The plot follows a teenage boy named Danny Hatch (Devon Sawa), who along with his mother (Lori Hallier), stepfather (John Schneider), baby brother, and his best friend Arthur (Amos Crawley) find themselves in the middle of a unusual violent tornado outbreak at an unusual time. While at home babysitting, Danny's stepfather leaves to check on their grandmother, and soon after, a monster tornado bears down on the home. After the tornado has passed them, Danny struggles to reunite his family as the night wears on and more tornadoes ravage the town.


This Film Provides Examples Of:

  • Adapted Out: The film excludes a few characters from the book, including:
    • Minerva, the Hatch family cat that ultimately dies in the first tornado.

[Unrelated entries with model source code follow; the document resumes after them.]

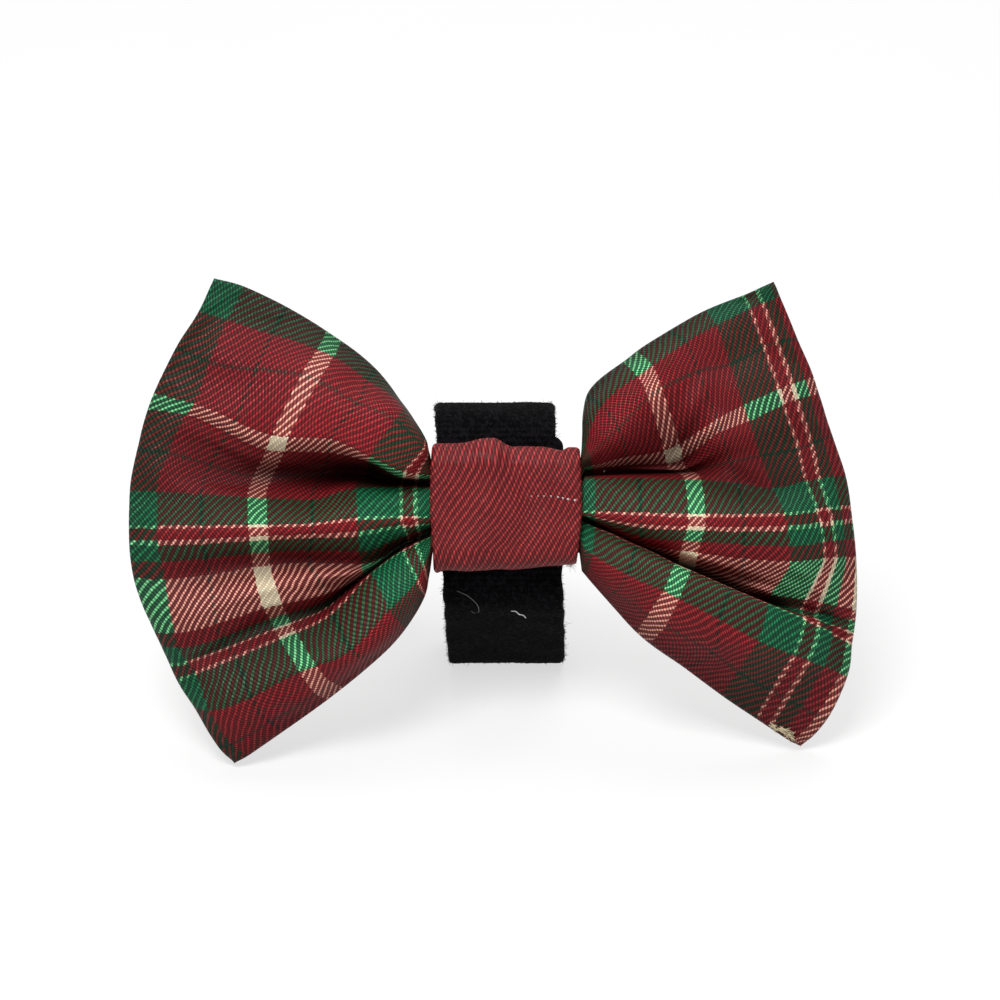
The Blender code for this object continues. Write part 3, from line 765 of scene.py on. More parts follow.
def make_knot_band():
    """The wrap round the waist: a folded strip's section carried round a rounded rectangle.

    The section runs over the outer face, round one folded rim, back along the inner face and round
    the other. Its outline and rims follow smooth curves, and bell curves make its swellings.
    """
    half = KNOT_HALF_WIDTH
    u, h = flat_section(half, KNOT_WALL, KNOT_ACROSS, KNOT_ROUND, KNOT_INSIDE)
    x, h = u[None, :], h[None, :] + KNOT_WALL
    a = np.linspace(0, 1, KNOT_AROUND, endpoint=False)[:, None]
    ring, normal = rounded_box(*KNOT_SECTION, KNOT_JOINT + a[:, 0])
    v0, w0 = ring[:, :1], ring[:, 1:]
    outline = np.array(KNOT_OUTLINE)
    inside = np.clip(u, outline[0, 0], outline[-1, 0])
    top, bottom = curve_through(outline[:, 0], outline[:, 1:], inside).T
    tall = KNOT_SECTION[0]
    lift = top[None, :] * ease(v0, 4.0, tall) + bottom[None, :] * ease(-v0, 4.0, tall)
    facing = ease(w0, 0.0, 3.0)
    for at_u, at_v, height, wide, high in KNOT_FOLDS:
        bell = np.exp(-((x - at_u) / wide) ** 2 - ((v0 - at_v) / high) ** 2)
        lift = lift + facing * height * bell
    lift = lift + 0.05 * ripples(x * 1.0, a * 56.0, 21, 8, 5.0)
    rims = np.array(KNOT_RIMS)
    left, right = curve_through(rims[:, 0], rims[:, 1:], v0[:, 0]).T
    pull = left[:, None] * ease(-x, half - 5, half) - right[:, None] * ease(x, half - 5, half)
    depth = h + lift * (h / KNOT_WALL)
    points = np.stack([x + pull, v0 + normal[:, :1] * depth, w0 + normal[:, 1:] * depth], axis=-1)
    swing, middle, wide = KNOT_SWAY
    sway = swing * np.exp(-((x - middle) / wide) ** 2) * np.sin(3 * np.pi * a)
    cloth = np.stack([x + 0 * a, sway - a * KNOT_LENGTH], axis=-1)
    return put_mesh("knot_wrap", in_row_frame(points.reshape(-1, 3)),
                    grid_faces(numbered(points), True, True), cloth.reshape(-1, 2))


# The strap

def belt(circles, inset, step=math.radians(2.0)):
    """The outline of a belt drawn tight round circles (v, w, radius), run anticlockwise.

    From each circle to the next the belt leaves along their outer tangent, whose normal is turned
    from the line of centres by the arc cosine of the radii's difference over the distance.
    """
    outline = []
    headings = []
    for k, (v, w, r) in enumerate(circles):
        v2, w2, r2 = circles[(k + 1) % len(circles)]
        lean = math.acos((r - r2) / math.hypot(v2 - v, w2 - w))
        headings.append(math.atan2(w2 - w, v2 - v) - lean)
    for k, (v, w, r) in enumerate(circles):
        turn = (headings[k] - headings[k - 1]) % (2 * math.pi)
        angle = headings[k - 1] + turn * np.linspace(0, 1, max(2, round(turn / step)))
        arc = np.stack([v + (r - inset) * np.cos(angle), w + (r - inset) * np.sin(angle)], axis=-1)
        outline.append(arc)
    return np.concatenate(outline)


def even_run(points, count, closed):
    """The same line through points at even arc lengths, with its length."""
    line = np.concatenate([points, points[:1]]) if closed else points
    far = np.concatenate([[0], np.cumsum(np.linalg.norm(np.diff(line, axis=0), axis=1))])
    at = np.linspace(0, far[-1], count, endpoint=not closed)
    return np.stack([np.interp(at, far, line[:, k]) for k in range(line.shape[1])], axis=-1), far[-1]


def loop_circles():
    """The strap loop's three circles, with the foot laid on the floor that the row stands on."""
    foot_v, foot_r = LOOP_FOOT
    floor = -KNOT[2]
    foot_w = (floor + foot_r - foot_v * math.cos(LEAN)) / math.sin(LEAN)
    return [
        (LOOP_TOP[0], STRAP_FACE - LOOP_TOP[1], LOOP_TOP[1]),
        (LOOP_KNEE[0], STRAP_FACE - LOOP_KNEE[1], LOOP_KNEE[1]),
        (foot_v, foot_w, foot_r),
    ]


def strap_surface(line, closed, wall, centre, length, seed):
    """A flat strap's rounded section carried along a line (v, w), thickened to the loop's inside.

    The section is a thin rectangle whose short sides are half circles. A brushed, uneven face comes
    from ripples along the normal, finer along the strap's edges.
    """
    if closed:
        tangent = np.roll(line, -1, axis=0) - np.roll(line, 1, axis=0)
    else:
        tangent = np.gradient(line, axis=0)
    tangent /= np.linalg.norm(tangent, axis=1, keepdims=True)
    out = np.stack([tangent[:, 1], -tangent[:, 0]], axis=-1)
    half = STRAP_WIDTH / 2
    u, h = flat_section(half, wall, STRAP_ACROSS, STRAP_ROUND, STRAP_ACROSS)
    x = np.broadcast_to(u[None, :], (len(line), len(u)))
    a = np.broadcast_to(np.linspace(0, length, len(line))[:, None], x.shape)
    rough = 0.05 * ripples(x, a, seed, 14, 0.9) + 0.07 * ripples(x, a, seed + 1, 10, 6.0)
    frayed = 0.10 * ripples(a, h[None, :] * 0.6, seed + 2, 8, 5.0) * ease(abs(x), half - 1.5, half)
    depth = h[None, :] + rough
    v = line[:, :1] + out[:, :1] * depth
    w = line[:, 1:] + out[:, 1:] * depth
    if not closed:
        short = np.minimum(a, length - a).clip(0, END_ROUND)
        x = x * (1 - (END_ROUND - np.sqrt(END_ROUND ** 2 - (END_ROUND - short) ** 2)) / half)
    aside = centre * ease(line[:, :1], -9.0, 9.0)
    uu = x + np.sign(x) * frayed + aside + STRAP_SHIFT + STRAP_SLANT * line[:, :1]
    return np.stack([uu, v, w], axis=-1), np.stack([x, a], axis=-1)


def off_floor(points):
    """The same points, none below the floor."""
    points = in_row_frame(points.reshape(-1, 3))
    points[:, 2] = np.maximum(points[:, 2], 0)
    return points


def mark_worn(piece, points):
    """Stores how much of the knit shows: most just above and below the knot."""
    v = points.reshape(-1, 3)[:, 1]
    store(piece, "worn", ease(v, 18.0, 11.0) * ease(v, -17.0, -10.5))


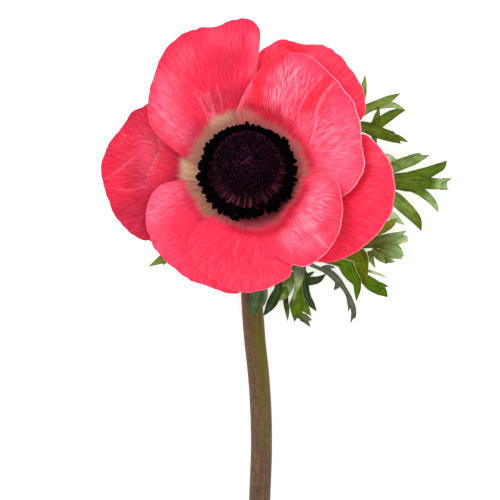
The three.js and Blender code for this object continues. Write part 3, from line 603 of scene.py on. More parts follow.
# middle is the direction of the middle line in degrees round the bloom, foot the half width
# of the foot in degrees, and layer counts up from the back. margin is a list of (degrees from
# the middle line, radius), clockwise side first. raise_ends lifts the two sides, wave is
# depth, count and phase round the bloom, and the rim strengths are how clear the painted
# highlight along the margin is. tone is the colours of the blade and how clear its veins
# are, cream the colours of the cream ring, its radius and how strong it and the painted shade
# in its creases are. Each mark is (strength, half width, and places as (degrees round the
# bloom, radius)). A ridge is in mm of height, a ring in mm that the cream ring reaches further
# out, the others in share of colour; the crease marks paint shade next to the anthers, and the
# crimson, red and pale marks are partly painted shade and highlight as TEPAL_PAINTS tells.
TEPALS = [
    dict(node="tepal_1", middle=120, layer=1, foot=34, raise_ends=(0.2, 2.2), wave=(0.5, 9, 0.4),
        rim=(0, 0, 0.1, 0.2), tone=dict(mid="#EC1B44", deep="#B8123A", veins=0.05),
        cream=dict(crease_shade_strength=0.35, r=18.1, share=0.92, light="#C99C80", dark="#9C6456"),
        margin=[(-35.8, 35.5), (-35.5, 40.2), (-30.8, 43.2), (-22, 43.3), (-17, 42.7), (-10, 43.9),
            (2, 43.1), (15, 38.7), (26, 35.6), (37, 31), (46, 22), (52, 15)],
        marks=dict(
            ring=[(1.2, 3.6, (106, 18.5), (121, 18.5))],
            glow=[(0.4, 1.3, (110, 18.4), (124, 18.6))],
            deep=[(0.55, 3.6, (96, 22), (104, 24), (115, 22.6)), (0.4, 5, (102, 25), (103, 31),
              (97, 35)), (0.4, 1.8, (136, 20), (154, 19.4), (165, 19))],
            veined=[(0.35, 2.2, (122, 20), (121, 24), (122, 27)), (0.25, 4, (150, 24), (146, 32))],
            line=[(0.45, 0.22, (123, 18.9), (119, 21.7), (117, 26)), (0.35, 0.2, (128, 19.6),
              (125, 22.8), (124, 28)), (0.3, 0.2, (114, 19), (111, 22), (110, 27))],
            pale=[(0.8, 4.2, (152, 22), (150, 26.8), (141, 30.8), (134, 34.6)), (0.3, 4, (146, 24),
              (155, 28)), (0.4, 3, (118, 38), (126, 36)), (0.6, 1.8, (87, 28.6), (85, 33.2),
              (87, 37.9)), (0.3, 3, (104, 40), (96, 38))],
            scar=[(0.8, 0.22, (93.8, 28.4), (94.3, 28.6)), (0.8, 0.22, (98.8, 28.9),
              (99.3, 29.1))])),
    dict(node="tepal_2", middle=184, layer=0, foot=30, raise_ends=(0, 0), wave=(0.5, 10, 1.7),
        rim=(0.1, 0.1), tone=dict(mid="#CC123C", deep="#AC0A32", veins=0.04),
        cream=dict(crease_shade_strength=0.35, r=20.4, share=0.95, light="#E4C09C", dark="#CA9A78"),
        margin=[(-46, 31), (-38, 35.2), (-29, 38.4), (-20, 39.9), (-13, 42), (-3, 42.9), (8, 42.5),
            (18, 41.5), (27, 39.5), (33, 36), (34, 27)],
        marks=dict(
            glow=[(0.5, 2, (168, 18), (172, 19))],
            deep=[(0.6, 1.8, (171, 22), (187, 22)), (0.6, 2.8, (184, 33), (191, 35.8),
              (199, 39.6)), (0.85, 5, (204, 30), (200, 36), (208, 34), (213, 36)),
              (0.6, 0.5, (150, 36.8), (160, 39), (170, 41.8), (181, 43), (194, 42.1), (206, 40.4),
              (214, 38))],
            red=[(0.3, 3, (173, 24.8), (184, 26.5)), (0.35, 4, (171, 38), (182, 40), (192, 38))],
            pale=[(0.35, 4, (160, 29), (168, 29), (181, 30))],
            veined=[(0.1, 5, (165, 34), (175, 40))],
            line=[(0.22, 0.3, (170, 31.6), (177, 35.2), (182, 38.5), (185, 41.9)),
              (0.2, 0.22, (164, 30), (165, 32.1), (167, 34.5)), (0.25, 0.22, (190, 31.2),
              (191, 34.5), (190, 39))],
            ridge=[(-0.3, 0.7, (161, 28.6), (166, 27.1), (172, 27.7), (179, 28.8), (186, 30.3)),
              (-0.5, 2.4, (171, 33), (175, 36.4), (182, 39), (188, 41.4))],
            scar=[(0.75, 0.17, (157, 30), (161, 28.6), (166, 27.1), (172, 27.7), (179, 28.8),
              (186, 30.3), (191, 30.3)), (0.8, 0.25, (165.2, 37.7), (164.8, 37.9)),
              (0.5, 0.25, (168.8, 38.2), (169.2, 38.3)), (0.8, 0.22, (178, 32), (179, 32.6))])),
    dict(node="tepal_3", middle=226, layer=1, foot=25, raise_ends=(1.8, 0), wave=(0.45, 8, 2.9),
        rim=(0.5, 0.2, 0.1, 0), tone=dict(mid="#F42850", deep="#C0143C", veins=0.1),
        cream=dict(crease_shade_strength=0.5, r=17.7, share=0.92, light="#CBA07E", dark="#946248"),
        margin=[(-37, 20), (-34, 26.5), (-26, 31), (-13, 35), (0, 37), (14, 37.7), (28, 38),
            (40, 38), (47, 32)],
        marks=dict(
            ring=[(1.3, 3.5, (224, 18), (236, 18)), (1.4, 2.2, (191, 18), (199, 18))],
            deep=[(0.5, 1.6, (200, 19.2), (216, 20), (232, 21))],
            pale=[(0.6, 4, (195, 22.8), (199, 27), (208, 31)), (0.3, 3, (208, 31), (222, 35.2))],
            veined=[(0.25, 4, (200, 24), (208, 31))],
            red=[(0.35, 3, (222, 24), (227, 28.5))])),
    dict(node="tepal_4", middle=290, layer=3, foot=36, raise_ends=(0.6, 1.4), wave=(0.4, 7, 4.1),
        rim=(0.1, 0.05, 0.2, 0.6, 0.9, 0.7), tone=dict(mid="#F8264A", deep="#C4082E", veins=0.05),
        cream=dict(crease_shade_strength=0.95, r=17.1, share=0.85, light="#B46E64", dark="#7A3238"),
        margin=[(-59, 23.5), (-56, 29), (-45, 34), (-33, 36.8), (-20, 39), (-9, 38), (0, 36.6),
            (3, 33.8), (7, 35.6), (15, 36.3), (28, 35), (44, 31), (57, 26.8), (63, 21)],
        marks=dict(
            ring=[(1.7, 3.2, (278, 19), (300, 18.8)), (0.9, 3, (264, 18), (268, 18)),
              (1.5, 2.5, (240, 17), (248, 17))],
            deep=[(0.7, 1.6, (284, 20.2), (303, 20.6)), (0.9, 1.7, (256, 18.4), (264, 19.2),
              (278, 20.6), (292, 20.8), (304, 19.6), (316, 18.2), (339, 18)),
              (0.9, 0.35, (286.5, 29.5), (290, 32.3), (293, 34.1))],
            line=[(0.35, 1.2, (316, 22.5), (313, 26.5)), (0.45, 0.25, (312, 24), (312, 31.7),
              (312, 35.9)), (0.2, 0.3, (296, 24), (295, 31)), (0.2, 0.2, (264, 22), (262, 28)),
              (0.2, 0.2, (276, 24), (275, 31))],
            crease_shade=[(0.55, 1.5, (262, 15.6), (269, 16.4)), (0.85, 2, (268, 16.2), (290, 16.4),
              (308, 15.4), (319, 14.6))],
            pale=[(1.0, 4.2, (341, 22.5), (328, 24), (314, 25)), (1.0, 1.2, (318, 22), (313, 26)),
              (0.7, 3, (299, 25), (301, 29), (311, 31))],
            veined=[(0.55, 3.5, (332, 24), (314, 25), (302, 26))],
            red=[(0.4, 4, (262, 25), (270, 30))],
            ridge=[(0.5, 1.1, (313, 19), (311, 27.7), (312, 35)), (-0.5, 0.8, (285, 28.5),
              (293, 34))])),
    dict(node="tepal_5", middle=38, layer=2, foot=34, raise_ends=(0, 1.6), wave=(0.45, 8, 5.3),
        rim=(0.9, 1, 0.9, 0.6, 0.1, 0.4, 0.7), tone=dict(mid="#F82E54", deep="#C4082E", veins=0.1),
        cream=dict(crease_shade_strength=0.4, r=18.2, share=0.85, light="#DA8C7E", dark="#B0564F"),
        margin=[(-64, 23), (-58, 29.5), (-47, 33.3), (-40, 34.4), (-28, 34.1), (-12, 35.6),
            (2, 36.1), (18, 36.3), (27, 36), (35, 34.4), (42, 30.4), (50, 25), (60, 19.5),
            (64, 16)],
        marks=dict(
            ring=[(-1.9, 3.2, (47, 17), (60, 16.8), (73, 17)), (-1.0, 3, (14, 17), (34, 17))],
            crease_shade=[(0.4, 1.7, (8, 15.7), (30, 15.5), (56, 14.9), (80, 15.1))],
            pale=[(0.6, 2, (36, 20.8), (40, 23.5)), (0.6, 2.5, (20, 23), (5, 22.4)),
              (0.9, 0.9, (99, 18.3), (93, 21.3), (88, 24.6)), (0.3, 3.4, (68, 25), (62, 31)),
              (0.62, 6.5, (18, 28), (8, 27), (355, 26)), (0.8, 4.5, (5, 26), (349, 25))],
            deep=[(0.6, 1.8, (352, 20), (345, 21)), (1.0, 2.3, (45, 17), (60, 16.6), (73, 17.2)),
              (0.9, 1.6, (4, 18.6), (19, 17.9), (32, 17.2), (45, 17), (60, 18.2), (72, 18.8),
              (83, 18.9), (90, 18.6))],
            red=[(1.0, 2.0, (81, 21.5), (83, 25), (82, 28), (78, 31), (72, 35)),
              (0.85, 2.2, (44, 25.5), (46, 29.7), (45, 35))],
            veined=[(0.85, 3.4, (69, 23), (67, 27), (64, 30)), (0.6, 2, (55, 21), (57, 27),
              (56, 30)), (0.35, 5, (28, 26), (10, 28))],
            line=[(0.3, 0.2, (70, 22.2), (71, 25), (69, 28.7), (65, 33.3)), (0.4, 0.2, (65, 21.3),
              (67, 24.3), (65, 28), (61, 33.3)), (0.4, 0.2, (59, 20.5), (63, 23.5), (62, 27.3),
              (58, 33.4)), (0.35, 0.2, (54, 20.2), (59, 22.8), (58, 26.6), (55, 33.4)),
              (0.35, 0.2, (47, 20), (53, 22.4), (54, 26.2), (52, 32.7)), (0.5, 0.25, (41, 20.1),
              (48, 22.8), (50, 25.9), (50, 29.7), (49, 34.3)), (0.6, 0.3, (23, 20.5), (31, 23.6),
              (39, 26.7), (42, 30.9), (42, 35.2)), (0.25, 0.25, (14, 20.5), (19, 22.9), (22, 26),
              (22, 29.9)), (0.25, 0.25, (29, 20.5), (34, 22.4), (36, 25.2))],
            ridge=[(0.4, 0.9, (59, 20), (67, 23), (69, 27.5), (68, 34)), (0.5, 1.0, (31, 23.6),
              (39, 26.7), (42, 31), (42, 35.5)), (0.3, 0.8, (46, 20), (50, 24), (50, 30),
              (49, 34))])),
    dict(node="tepal_6", middle=54, layer=0, foot=30, raise_ends=(0, 0), wave=(0.6, 9, 0.9),
        rim=(0.3, 0.1), tone=dict(mid="#F8284C", deep="#C8143A", veins=0.16),
        cream=BACK_CREAM,
        margin=[(-35, 32), (-31, 37.2), (-24, 40.1), (-12, 41.9), (0, 42.7), (6, 42.2), (13, 40.2),
            (17, 39.9), (20, 40.2), (25, 37.6), (31, 33.8), (34, 27)],
        marks=dict(
            red=[(0.7, 1.6, (73, 38.4), (66, 38.2), (60, 41))],
            ridge=[(-0.6, 0.9, (74, 41), (70, 37.5), (64, 37))],
            pale=[(0.6, 1.6, (61, 38), (60, 42))],
            deep=[(0.3, 4, (50, 40), (35, 41), (25, 41))])),
    dict(node="tepal_7", middle=340, layer=0, foot=26, raise_ends=(0, 0), wave=(0.5, 8, 3.6),
        rim=(0.2, 0.5, 0.7, 0.7), tone=dict(mid="#EE1C42", deep="#CC143C", veins=0.05),
        cream=BACK_CREAM,
        margin=[(-46, 24), (-41, 32), (-31, 37.3), (-19, 41.3), (-5, 44.2), (6, 44.4), (17, 42.7),
            (24, 40.6), (30, 38), (35, 35.7), (38, 31), (38, 25)],
        marks=dict(
            deep=[(0.2, 4, (322, 39), (332, 41.4), (343, 42))],
            pale=[(0.3, 3, (2, 38), (10, 41))])),
]

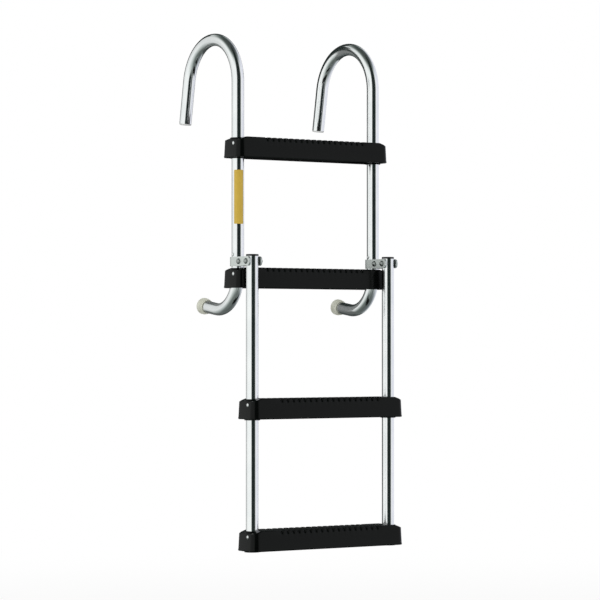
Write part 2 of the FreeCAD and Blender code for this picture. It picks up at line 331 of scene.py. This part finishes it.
def sidePath():
    # centre line in the plane of one side tube, as (y, z) points with their directions
    s = sideTube
    places = []

    def hook(angle):
        turn = math.radians(angle)
        y = upperY + s["hookRadius"] * (1 - math.cos(turn))
        spot = Vector((y, hookCentreZ + s["hookRadius"] * math.sin(turn)))
        return spot, Vector((-math.sin(turn), -math.cos(turn)))

    def stand(angle):
        turn = math.radians(angle)
        y = upperY + s["standRadius"] * (1 - math.cos(turn))
        spot = Vector((y, pivotHeight - s["pivotToBend"] - s["standRadius"] * math.sin(turn)))
        return spot, Vector((math.sin(turn), -math.cos(turn)))

    spot, way = hook(s["hookAngle"])
    end = spot - way * s["hookLeg"]
    for share in (0.0, 0.5):
        places.append((end.lerp(spot, share), way))
    count = round(s["hookAngle"] / s["degreesPerRing"])
    places += [hook(s["hookAngle"] * (1 - k / count)) for k in range(count + 1)]
    straightTop, straightEnd = places[-1][0], stand(0)[0]
    places += [(straightTop.lerp(straightEnd, k / s["uprightRings"]), Vector((0, -1)))
               for k in range(1, s["uprightRings"])]
    count = round(s["standAngle"] / s["degreesPerRing"])
    places += [stand(s["standAngle"] * k / count) for k in range(count + 1)]
    spot, way = places[-1]
    places += [(spot + way * s["standLeg"] * share, way) for share in (0.5, 1.0)]
    return places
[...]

    • Mrs. Smiley, an old lady that lives next door to the Hatches.
    • Officer Kelly, an officer that Dan, Arthur and Stacey help after he loses his eyesight to flying glass.
    • Mrs. Minetti, the matron of the jail at the police station.
  • Anachronism Stew: The Tornado warning sirens are old stock sound effects of air raid sirens from World War II.
  • A Storm Is Coming: Done often with seeing tornadoes on a rampage with mileage distance from the town where the movie is set.
  • Do Not Touch the Funnel Cloud: The last part of the movie violates this trope egregiously. The heroes outrun a tornado's funnel cloud that was literally right on their bumper during the finale. The film almost averted this during an earlier scene that had a tornado tear a wall off the protagonist's house while the funnel cloud was still hundreds of yards away. God there's just so much wrong with this film, and very few tropes to point out the wrong doings.
  • Jerkass: The father's response to his son avoiding a pedestrian, crashing his bike into a curb, and nearly cracking his head open on a fire hydrant? "You are not going to avoid finishing this race! You drag your bike across the finish line!"
  • Shout-Out: At one point during the storm before the tornado hits, Arthur pulls out a bullwhip and starts spinning it around to mimic the sound of a tornado, shouting "It's a twister Auntie Em!"
  • Trailer Park Tornado Magnet: Need we say more?
  • Truth in Television: Tornadoes are often associated with early spring but can happen all year round. This film is set in autumn.
    • The characters opening windows when the sirens sound off. It has often been thought (but thoroughly debunked) that opening windows equalizes air pressure, reducing damage to the house. Possibly subverted, since the Hatch house is still destroyed even after they open the windows.
    • Taking shelter under an overpass, also a common and potentially dangerous tornado myth but played straight in this.
    • National Oceanic and Atmospheric Administration also does advise hiding in a windowless room with some form of padding. While the Hatch home did have a basement, any windowless room and/or interior hallway or closet are also safe places for a home that doesn’t have a basement. Hiding under the stairs is effective as well.
  • Uncertain Doom: Minerva, the cat, is ultimately killed by a tornado.
  • Very Loosely Based on a True Story: As mentioned above, the book, and by proxy, the film, was a semi-fictionalized account of a freak tornado outbreak in Grand Island, Nebraska in 1980, where seven tornadoes touched down in the area, taking the lives of five people. While the book keeps the Hatch residence in Grand Island, the film changes this to the fictional town of Blainsworth. Also of note is the fact the event occurred in early June, where the film depicts it happening in autumn.